Identifying Duplicates: The program then iterates over the entries in the HashMap and prints characters with a count greater than one, indicating duplicates.
Frequently Asked Question
What do you mean by the duplicate characters in a string?
The characters that occur more than once in a string are duplicate characters.
How do we find duplicate characters in a string?
To find the duplicate characters in a string, you need to count the occurrence of each unique character in the string. If the count is greater than 1, that character is a duplicate.
How do you find the duplicate characters in a string in Java without using collection?
You can use the hashmap in Java to find out the duplicate characters in a string - The steps are as follows, i) Create a hashmap where characters of the string are inserted as a key, and the frequencies of each character in the string are inserted as a value.| ii) If the hashmap already contains the key, then increase the frequency of the character by one otherwise, put the character in the hashmap. iii) Finally, check for characters with a frequency greater than 1.
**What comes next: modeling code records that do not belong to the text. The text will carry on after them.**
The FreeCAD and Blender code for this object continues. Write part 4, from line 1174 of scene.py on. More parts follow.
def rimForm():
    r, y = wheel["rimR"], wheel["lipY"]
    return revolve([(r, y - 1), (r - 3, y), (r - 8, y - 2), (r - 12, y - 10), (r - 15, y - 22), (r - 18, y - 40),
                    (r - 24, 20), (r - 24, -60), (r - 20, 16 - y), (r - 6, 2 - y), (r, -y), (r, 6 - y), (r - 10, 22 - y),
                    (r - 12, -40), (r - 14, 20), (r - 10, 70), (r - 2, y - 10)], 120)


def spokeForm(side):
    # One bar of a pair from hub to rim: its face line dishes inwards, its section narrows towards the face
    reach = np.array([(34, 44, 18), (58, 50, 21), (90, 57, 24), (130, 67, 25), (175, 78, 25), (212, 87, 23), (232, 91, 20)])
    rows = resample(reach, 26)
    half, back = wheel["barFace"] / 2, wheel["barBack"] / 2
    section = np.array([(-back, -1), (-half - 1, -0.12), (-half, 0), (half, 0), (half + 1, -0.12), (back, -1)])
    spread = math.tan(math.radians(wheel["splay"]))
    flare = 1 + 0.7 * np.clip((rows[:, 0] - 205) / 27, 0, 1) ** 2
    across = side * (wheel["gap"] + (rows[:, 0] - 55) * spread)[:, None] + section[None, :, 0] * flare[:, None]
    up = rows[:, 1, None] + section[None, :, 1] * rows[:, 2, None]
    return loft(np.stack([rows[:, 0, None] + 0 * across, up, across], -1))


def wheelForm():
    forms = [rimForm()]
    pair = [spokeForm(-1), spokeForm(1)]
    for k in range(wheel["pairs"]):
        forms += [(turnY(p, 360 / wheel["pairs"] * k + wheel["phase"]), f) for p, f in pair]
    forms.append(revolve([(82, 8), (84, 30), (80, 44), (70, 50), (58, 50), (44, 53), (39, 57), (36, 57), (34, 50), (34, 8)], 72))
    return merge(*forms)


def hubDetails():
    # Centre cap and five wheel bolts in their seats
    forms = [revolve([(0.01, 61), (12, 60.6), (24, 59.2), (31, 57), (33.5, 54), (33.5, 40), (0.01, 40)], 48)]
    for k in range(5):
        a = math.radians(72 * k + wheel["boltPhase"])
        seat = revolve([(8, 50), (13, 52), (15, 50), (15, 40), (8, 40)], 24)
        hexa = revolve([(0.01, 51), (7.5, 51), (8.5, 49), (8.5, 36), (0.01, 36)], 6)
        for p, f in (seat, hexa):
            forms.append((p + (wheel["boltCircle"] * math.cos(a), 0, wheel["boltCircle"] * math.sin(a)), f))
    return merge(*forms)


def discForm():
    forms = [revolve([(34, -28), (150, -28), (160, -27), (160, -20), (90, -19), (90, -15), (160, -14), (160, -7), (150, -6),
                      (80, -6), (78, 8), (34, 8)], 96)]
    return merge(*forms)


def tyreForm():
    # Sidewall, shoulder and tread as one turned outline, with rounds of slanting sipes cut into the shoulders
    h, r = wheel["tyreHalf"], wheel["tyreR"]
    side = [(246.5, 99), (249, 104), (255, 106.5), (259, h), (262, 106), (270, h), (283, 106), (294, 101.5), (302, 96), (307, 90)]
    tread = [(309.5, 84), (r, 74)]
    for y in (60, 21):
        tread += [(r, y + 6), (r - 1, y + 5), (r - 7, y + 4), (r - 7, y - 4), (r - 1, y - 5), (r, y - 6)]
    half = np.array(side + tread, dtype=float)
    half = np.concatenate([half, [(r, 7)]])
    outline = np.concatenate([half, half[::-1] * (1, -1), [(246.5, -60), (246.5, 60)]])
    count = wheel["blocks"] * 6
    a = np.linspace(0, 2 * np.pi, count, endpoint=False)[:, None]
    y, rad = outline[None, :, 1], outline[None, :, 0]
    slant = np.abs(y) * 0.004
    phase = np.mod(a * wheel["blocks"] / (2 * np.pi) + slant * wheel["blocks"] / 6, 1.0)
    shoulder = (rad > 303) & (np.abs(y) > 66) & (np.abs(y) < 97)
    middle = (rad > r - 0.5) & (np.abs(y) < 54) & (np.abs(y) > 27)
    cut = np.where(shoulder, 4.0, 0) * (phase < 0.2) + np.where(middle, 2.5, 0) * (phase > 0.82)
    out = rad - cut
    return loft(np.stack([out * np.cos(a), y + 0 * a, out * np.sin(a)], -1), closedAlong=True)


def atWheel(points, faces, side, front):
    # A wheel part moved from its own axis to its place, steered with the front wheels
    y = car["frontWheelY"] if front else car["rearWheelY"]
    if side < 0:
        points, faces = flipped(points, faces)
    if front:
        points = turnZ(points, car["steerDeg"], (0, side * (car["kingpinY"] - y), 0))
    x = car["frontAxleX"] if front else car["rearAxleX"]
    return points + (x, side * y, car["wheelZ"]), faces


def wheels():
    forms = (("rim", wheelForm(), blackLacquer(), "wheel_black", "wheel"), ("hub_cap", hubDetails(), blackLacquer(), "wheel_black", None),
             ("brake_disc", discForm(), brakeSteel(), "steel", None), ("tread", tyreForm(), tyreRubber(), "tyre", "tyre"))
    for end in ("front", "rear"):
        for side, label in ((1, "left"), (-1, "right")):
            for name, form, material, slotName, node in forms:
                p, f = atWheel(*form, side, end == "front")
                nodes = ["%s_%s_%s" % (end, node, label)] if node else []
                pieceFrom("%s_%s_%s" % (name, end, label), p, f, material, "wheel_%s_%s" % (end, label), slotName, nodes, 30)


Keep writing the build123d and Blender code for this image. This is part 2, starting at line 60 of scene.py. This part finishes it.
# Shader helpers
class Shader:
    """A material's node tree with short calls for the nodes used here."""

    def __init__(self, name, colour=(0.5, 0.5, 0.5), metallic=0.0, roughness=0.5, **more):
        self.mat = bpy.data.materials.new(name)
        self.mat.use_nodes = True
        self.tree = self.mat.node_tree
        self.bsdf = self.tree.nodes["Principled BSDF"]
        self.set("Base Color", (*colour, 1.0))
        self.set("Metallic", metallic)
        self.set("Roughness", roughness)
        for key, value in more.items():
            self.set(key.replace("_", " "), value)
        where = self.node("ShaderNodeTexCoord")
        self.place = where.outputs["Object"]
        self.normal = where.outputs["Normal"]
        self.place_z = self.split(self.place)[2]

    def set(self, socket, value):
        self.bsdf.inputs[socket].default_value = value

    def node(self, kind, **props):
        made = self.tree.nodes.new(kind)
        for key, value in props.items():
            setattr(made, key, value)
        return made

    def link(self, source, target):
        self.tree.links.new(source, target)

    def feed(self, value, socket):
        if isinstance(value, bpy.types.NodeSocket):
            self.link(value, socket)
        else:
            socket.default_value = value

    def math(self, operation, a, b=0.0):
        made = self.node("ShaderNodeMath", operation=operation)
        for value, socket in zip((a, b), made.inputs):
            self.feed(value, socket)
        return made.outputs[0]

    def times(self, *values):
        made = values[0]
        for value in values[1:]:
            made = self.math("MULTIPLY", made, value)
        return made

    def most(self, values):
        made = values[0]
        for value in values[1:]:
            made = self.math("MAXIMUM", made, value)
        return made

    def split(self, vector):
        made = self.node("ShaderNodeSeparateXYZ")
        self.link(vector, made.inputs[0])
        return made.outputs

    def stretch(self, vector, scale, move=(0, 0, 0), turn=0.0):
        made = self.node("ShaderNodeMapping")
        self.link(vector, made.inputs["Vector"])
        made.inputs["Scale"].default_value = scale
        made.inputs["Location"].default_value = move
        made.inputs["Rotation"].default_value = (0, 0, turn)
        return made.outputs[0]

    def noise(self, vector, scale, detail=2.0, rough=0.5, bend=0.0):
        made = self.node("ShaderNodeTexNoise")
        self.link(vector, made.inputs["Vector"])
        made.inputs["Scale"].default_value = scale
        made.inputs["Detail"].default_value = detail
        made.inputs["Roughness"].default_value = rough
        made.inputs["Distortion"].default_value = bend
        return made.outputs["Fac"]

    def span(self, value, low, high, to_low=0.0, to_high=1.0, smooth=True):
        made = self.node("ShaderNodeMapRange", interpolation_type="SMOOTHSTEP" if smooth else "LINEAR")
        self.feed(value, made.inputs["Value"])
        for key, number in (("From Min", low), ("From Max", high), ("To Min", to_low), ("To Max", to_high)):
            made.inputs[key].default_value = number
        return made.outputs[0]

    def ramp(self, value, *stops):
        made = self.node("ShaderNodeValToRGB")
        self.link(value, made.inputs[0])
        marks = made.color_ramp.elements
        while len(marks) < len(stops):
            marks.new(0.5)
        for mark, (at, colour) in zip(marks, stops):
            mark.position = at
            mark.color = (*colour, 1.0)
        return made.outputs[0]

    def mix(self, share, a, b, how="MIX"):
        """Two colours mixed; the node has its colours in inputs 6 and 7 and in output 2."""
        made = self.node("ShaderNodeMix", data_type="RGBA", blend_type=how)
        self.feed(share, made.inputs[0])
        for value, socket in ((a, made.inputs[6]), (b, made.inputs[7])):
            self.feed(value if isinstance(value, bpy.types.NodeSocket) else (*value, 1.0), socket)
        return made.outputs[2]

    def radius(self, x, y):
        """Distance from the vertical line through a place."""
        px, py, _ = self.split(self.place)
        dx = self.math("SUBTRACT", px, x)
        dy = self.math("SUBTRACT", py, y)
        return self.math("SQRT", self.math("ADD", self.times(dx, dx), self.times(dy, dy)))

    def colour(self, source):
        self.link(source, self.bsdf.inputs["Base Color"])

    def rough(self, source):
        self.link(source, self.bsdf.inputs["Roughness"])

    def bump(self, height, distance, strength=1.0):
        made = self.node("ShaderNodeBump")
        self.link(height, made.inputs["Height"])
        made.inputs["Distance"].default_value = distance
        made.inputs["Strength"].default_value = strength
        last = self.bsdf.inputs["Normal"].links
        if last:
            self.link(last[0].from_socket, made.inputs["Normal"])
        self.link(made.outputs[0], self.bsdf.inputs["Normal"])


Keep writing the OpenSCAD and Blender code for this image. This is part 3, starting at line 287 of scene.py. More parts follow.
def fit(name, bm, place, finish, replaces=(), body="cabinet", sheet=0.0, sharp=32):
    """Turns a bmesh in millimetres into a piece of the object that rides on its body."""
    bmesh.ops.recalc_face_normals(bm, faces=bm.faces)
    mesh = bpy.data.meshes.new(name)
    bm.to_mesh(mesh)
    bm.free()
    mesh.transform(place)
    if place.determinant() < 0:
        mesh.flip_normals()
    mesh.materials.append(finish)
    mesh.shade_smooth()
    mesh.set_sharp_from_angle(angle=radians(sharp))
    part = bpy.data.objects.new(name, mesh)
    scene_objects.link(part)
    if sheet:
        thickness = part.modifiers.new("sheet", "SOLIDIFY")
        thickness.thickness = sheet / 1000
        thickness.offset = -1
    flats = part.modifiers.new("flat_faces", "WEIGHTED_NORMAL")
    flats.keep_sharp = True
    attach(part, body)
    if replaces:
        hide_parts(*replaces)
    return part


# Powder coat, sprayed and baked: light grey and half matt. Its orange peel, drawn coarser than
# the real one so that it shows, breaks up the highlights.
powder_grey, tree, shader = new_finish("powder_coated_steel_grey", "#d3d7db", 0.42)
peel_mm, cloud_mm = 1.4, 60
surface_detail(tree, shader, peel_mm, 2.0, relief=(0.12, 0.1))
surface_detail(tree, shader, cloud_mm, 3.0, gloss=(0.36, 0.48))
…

Can a map contain duplicate keys?
No, the map does not allow duplicate keys, it allows duplicate values.
Conclusion
In this article, we have extensively discussed how to find out the duplicate characters in a string. Identifying and handling duplicate characters in a string is a common problem in programming, essential for various applications ranging from data validation to text processing. Throughout this blog, we explored different approaches to solving this problem.
In Java, we focused on leveraging a HashMap to efficiently count character frequencies and identify duplicates. This method is not only straightforward but also scalable for larger strings and diverse character sets.